Later in the program, former White House advisor to President Bush Ed Gillespie, who continually pointed out problems and issues facing the Obama administration but never put forth a solution or even a suggestion to help solve a problem, was spared of his position as This Week's buffoon of the show when WSJ reporter Peggy Noonan continually embarrassed herself and her publication with clueless commentary and strange contortionist-like face poses caught time and time again by This Week producers and directors on cut-aways from the other speakers. It was painful to watch and terrible to hear. This Week would be far better off leaving Ms. Noonan more time to write her column and allowing the thought provocative airtime to flow to George Will, Donna Brazile and Robert Reich, the former cabinet member and Secretary of Labor to President Clinton.

http://abcnews.go.com/video/playerIndex?id=8622871

Here's a clip:

STEPHANOPOULOS: Probably the most definitive promise you made in the campaign is that no one in the middle class would get a tax increase on your watch.

OBAMA: Right.

STEPHANOPOULOS: Yet this week, Senator Rockefeller and several other Democrats say that this bill by Senator Baucus is a big middle class tax increase.

Do you agree and does that mean you can't sign it?
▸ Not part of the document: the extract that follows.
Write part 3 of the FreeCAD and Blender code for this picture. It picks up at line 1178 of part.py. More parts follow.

OBAMA: Well, I don't agree. I think that what they were referring to – and I haven't looked at the quotes. But I think that they were concerned about whether or not this was actually affordable. If you're saying to people, you've got to get health insurance but they can't actually afford it and they have to pay a penalty if they don't get it, then that's a pretty big burden on middle class families. That's a concern I share -- making sure that this is affordable.
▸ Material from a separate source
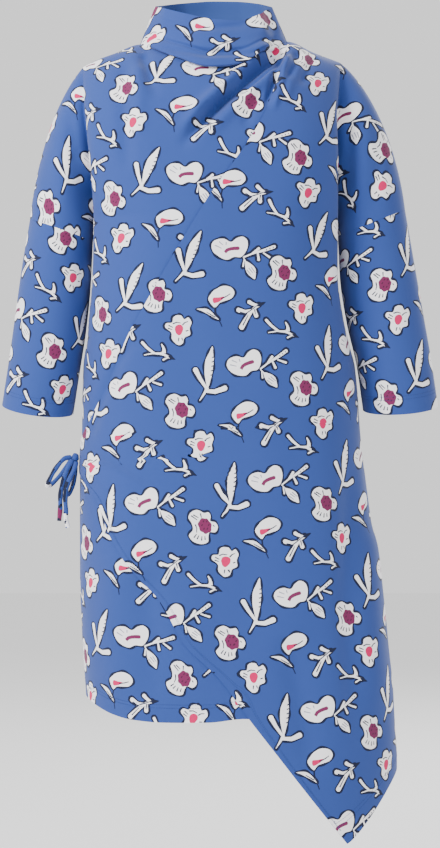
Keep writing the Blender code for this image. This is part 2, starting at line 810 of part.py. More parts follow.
def tie_string(name, middle, offsets, finish):
    """String of the tie: a tube along its route."""
    points = [Vector(offset) * MM for offset in offsets]
    points[0] = on_knot(points[0])
    if "loop" in name:
        points[-1] = on_knot(points[-1])
    route = smooth_route([middle + point for point in points])
    curve = bpy.data.curves.new(name, "CURVE")
    curve.dimensions = "3D"
    curve.bevel_depth = STRING / 2
    curve.bevel_resolution = 2
    curve.use_fill_caps = True
    spline = curve.splines.new("POLY")
    spline.points.add(len(route) - 1)
    for point, place in zip(spline.points, route):
        point.co = (*place, 1)
    curve.materials.append(finish)
    bpy.context.scene.collection.objects.link(bpy.data.objects.new(name, curve))


# ---------------------------------------------------------------- the dress
for left_over in list(bpy.data.objects):
    bpy.data.objects.remove(left_over)

jersey = cloth("printed cotton jersey", (0.089, 0.178, 0.429, 1.0), 0.85)
front_under(jersey)
front_wrap(jersey)
back(jersey)
lower_sleeve("sleeve_left", SLEEVE_LEFT, jersey)
lower_sleeve("sleeve_right", SLEEVE_RIGHT, jersey)

knot = tie_knot(jersey)
for string, offsets in STRINGS.items():
    tie_string(string, knot, offsets, jersey)
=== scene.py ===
import math

import bmesh
import bpy
import numpy as np
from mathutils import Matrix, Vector, geometry


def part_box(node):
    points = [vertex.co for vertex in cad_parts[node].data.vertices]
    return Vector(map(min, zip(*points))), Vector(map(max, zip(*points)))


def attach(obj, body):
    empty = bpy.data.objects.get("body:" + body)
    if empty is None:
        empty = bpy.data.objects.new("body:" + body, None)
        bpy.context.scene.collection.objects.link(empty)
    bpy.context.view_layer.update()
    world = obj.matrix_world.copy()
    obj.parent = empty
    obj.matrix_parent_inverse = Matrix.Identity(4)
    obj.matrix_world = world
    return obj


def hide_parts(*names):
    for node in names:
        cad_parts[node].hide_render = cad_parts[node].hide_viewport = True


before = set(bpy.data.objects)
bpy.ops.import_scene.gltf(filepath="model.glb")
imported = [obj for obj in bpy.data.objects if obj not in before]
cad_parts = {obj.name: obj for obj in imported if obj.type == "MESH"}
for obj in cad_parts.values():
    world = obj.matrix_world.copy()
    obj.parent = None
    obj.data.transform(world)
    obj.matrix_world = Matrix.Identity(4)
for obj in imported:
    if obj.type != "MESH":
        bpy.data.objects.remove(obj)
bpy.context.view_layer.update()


# ---------------------------------------------------------------- camera
# The photograph looks straight at the front from about four metres, level with the middle of the dress.
# Its whole height takes in the collar's rim and the point of the hem, with almost no margin.
MM = 0.001
EYE_DISTANCE = 4.0
EYE_HEIGHT = -0.53
PIXELS_HIGH = 848
PIXEL = 1.4                     # mm that a pixel covers on the plane of the side seams
PHOTO_HEIGHT = PIXELS_HIGH * PIXEL * MM
PHOTO_MIDDLE = (45 - PIXELS_HIGH / 2) * PIXEL * MM
SENSOR = 24.0


def added(name, data):
    """A new object of the scene, at the origin."""
    thing = bpy.data.objects.new(name, data)
    bpy.context.scene.collection.objects.link(thing)
    return thing


lens = bpy.data.cameras.new("photo camera")
lens.sensor_fit = "VERTICAL"
lens.sensor_height = SENSOR
lens.lens = SENSOR * EYE_DISTANCE / PHOTO_HEIGHT
camera = added("photo camera", lens)
camera.location = (0, -EYE_DISTANCE, PHOTO_MIDDLE)
camera.rotation_euler = (math.radians(90), 0, 0)
bpy.context.scene.camera = camera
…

But the first thing we've got to understand is you've got what is effectively a tax increase taking place on American families right now. The Kaiser Family Foundation report just came out last week. Health care premiums went up 5.5 percent last year, at a time when the rest of the economy, inflation was actually negative. So that is a huge bite out of people's pockets.

And part of what I've been trying to say throughout this campaign – this effort to get health care done -- is that if we don't do anything, guaranteed, Americans' costs are going to go up, more people are going to lose health care coverage, the insurance companies are going to continue to prevent people from getting it for pre-existing conditions. Those are all burdens on people who have health insurance right now. And...

STEPHANOPOULOS: That is true, but...

OBAMA: And so -- and so -- just -- just to close the loop on this, the principles I've put forward very clearly, when I spoke to the joint session of Congress, is that we're going to make sure that, number one, if you don't have health insurance, you're going to be able to get affordable health insurance.